Si le Canada peine à atteindre sa cible d'un taux de vaccination de 95% pour ses enfants, ce n'est pas principalement la faute des parents qui rejettent totalement la vaccination, mais également à cause de parents hésitants qui estiment que le risque que leur enfant contracte ces maladies est trop faible pour qu'un vaccin soit nécessaire ou qui s'estiment trop occupés pour avoir le temps d'assurer l'immunisation de leur progéniture, révèle un rapport de l'Institut C.D. Howe qui sera publié jeudi.

Une petite proportion de Canadiens (2%) ont une position «anti-vaccins». «Ils ne sont pas les principaux responsables du taux de vaccination insuffisant observé au Canada, et trop d'énergies sont consacrées actuellement pour tenter de les convaincre de l'importance de la vaccination, estiment les chercheurs Colin Busby, Aaron Jacobs et Ramya Muthukumaran. Une stratégie plus porteuse serait de viser le large groupe de parents hésitants, dont les enfants reçoivent quelques-uns des vaccins ou qui sont en retard dans le calendrier d'immunisation.»

Le taux de vaccination des enfants de 2 ans varie grandement d'une province à l'autre au pays. Mais à l'exception de Terre-Neuve-et-Labrador, aucune province n'atteint le taux de vaccination souhaité de 95%.

Plusieurs raisons

Selon les chercheurs, plusieurs raisons poussent les parents à ne pas vacciner complètement leurs enfants, notamment le prix à payer pour manquer une journée de travail. «Le fait que l'accès à un médecin en dehors des heures de travail soit très difficile au pays n'aide en rien ce problème», note Colin Busby dans une lettre publiée hier sur le site internet de l'Institut C.D. Howe.

D'autres parents sont hésitants parce qu'ils se questionnent encore sur la sécurité réelle des vaccins. «En dépit des preuves scientifiques prouvant le contraire, de plus en plus de parents s'inquiètent des risques de la vaccination», constatent les chercheurs.

Le Dr Karl Weiss, microbiologiste et infectiologue à l'Hôpital général juif et président de l'Association des médecins microbiologistes infectiologues du Québec, note lui aussi que certaines personnes continuent de douter des vaccins. Une étude britannique publiée en 1998 et établissant un lien entre autisme et vaccins, pourtant maintes fois démentie depuis, continue de faire peur à certains. «Il y a aussi tous ces discours parlant d'un complot de l'industrie pharmaceutique avec les vaccins. Plusieurs se disent que si de 10 à 15% de ce message est vrai, il faut se méfier», explique le Dr Weiss.

Des vaccins importants

Alors que se tient la Semaine nationale de promotion de la vaccination, plusieurs acteurs rappellent l'importance de se faire vacciner. «Les récentes éclosions de maladies infectieuses sont un puissant rappel des dangers qu'elles posent et le besoin d'augmenter la couverture vaccinale», écrivent les chercheurs de l'Institut C.D. Howe, citant l'épidémie de rougeole de 2011 au Québec qui avait touché 700 personnes.
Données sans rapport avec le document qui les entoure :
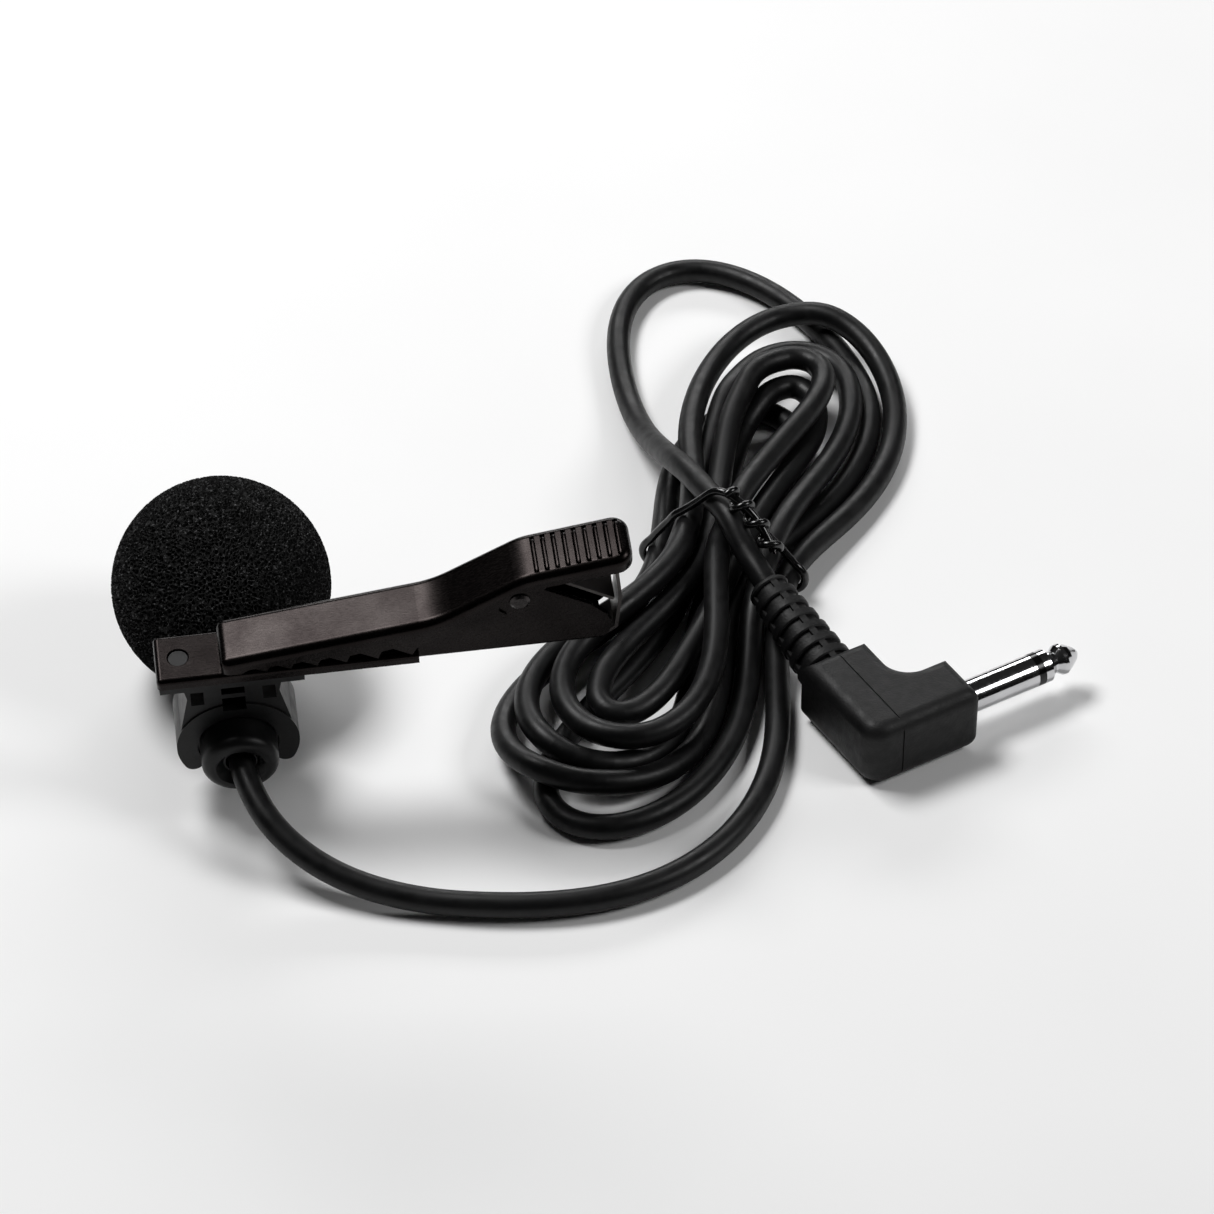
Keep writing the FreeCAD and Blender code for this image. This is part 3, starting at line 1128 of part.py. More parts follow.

«Au début du siècle dernier, l'espérance de vie était de 45 ans au Canada, et un enfant sur deux n'atteignait pas 18 ans. Aujourd'hui, on a gagné de 35 à 45 ans d'espérance de vie, et la mortalité infantile est presque nulle. Or, pendant ces années, trois éléments se sont vraiment développés : la vaccination, les antibiotiques et l'amélioration des conditions de salubrité. La vaccination dans son ensemble a eu des effets très importants», affirme le Dr Weiss.

Pour les chercheurs de l'Institut C.D. Howe, les provinces doivent rapidement mettre en place différentes mesures pour améliorer leur taux de vaccination. Des registres de vaccination à jour devraient être déployés. Un tel registre est attendu depuis les années 80 au Québec, note le Dr Weiss. Avec un tel registre, les autorités de santé publique pourraient cibler les parents dont les enfants ne sont pas totalement vaccinés et lancer des rappels téléphoniques ou par courriel, avancent les chercheurs.

Au ministère de la Santé, on explique qu'un registre de vaccination «est déployé dans tous les CLSC de la province depuis février 2016» et que «des travaux sont en cours pour rendre [ce] registre disponible auprès de l'ensemble des vaccinateurs de la province d'ici décembre 2018».